To all you snobs of Kauai: "Come visit Orlando ... Walt Disney World will gladly welcome your money."
Bush drives wedges between Americans
Gayle Nakama (Letters, Sept. 11
) wonders why Democrats didn't turn out to welcome President Bush on his recent stopover here. Perhaps it is because Bush has done all in his power to divide and conquer our nation and the world. "Wedge issues" are his hallmark. And his public appearances are always carefully orchestrated to eliminate any real participation by "outsiders" (other Americans).
Nancy Bey Little
Some killer creations have good effects, too
When I read Stig Lindberg's letter on Tuesday
, I had to laugh to myself. Yes, I saw the Thunderbirds. And yes, it "evoked emotions of awe," and I thought that the show was fantastic. Even if the show was meant to be propaganda, I'm sure others (like me) found it to be nothing more than some terrific entertainment. I'm glad that these jets that were meant to "kill and destroy" are instead flying peacefully over my skies.
If I had to guess, I'm certain Lindberg would admit that he would rather have the Thunderbirds doing aerobatic shows, too.
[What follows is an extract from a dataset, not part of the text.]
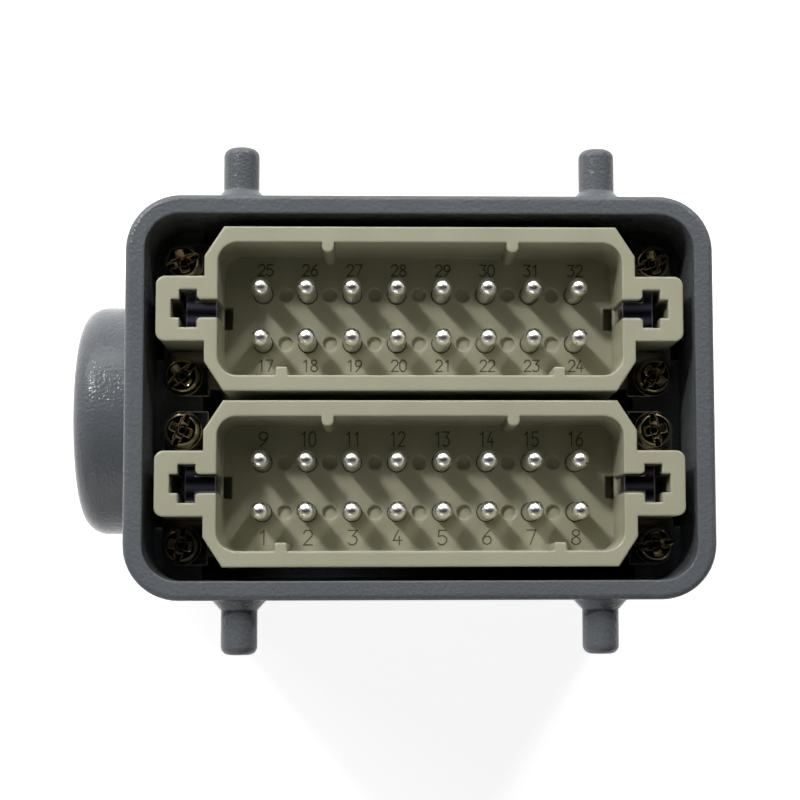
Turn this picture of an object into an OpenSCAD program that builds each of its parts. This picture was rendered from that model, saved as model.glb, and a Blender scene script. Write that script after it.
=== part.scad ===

And even if something is intended to do harm, there's no reason why it can't be directed into a more productive channel. Computers and computer science, after all, were developed by the military to facilitate their operations (the goal of said operations to sometimes "kill and destroy"). Yet nobody clamors that computers shouldn't be used because they were intended for the purpose of facilitating death.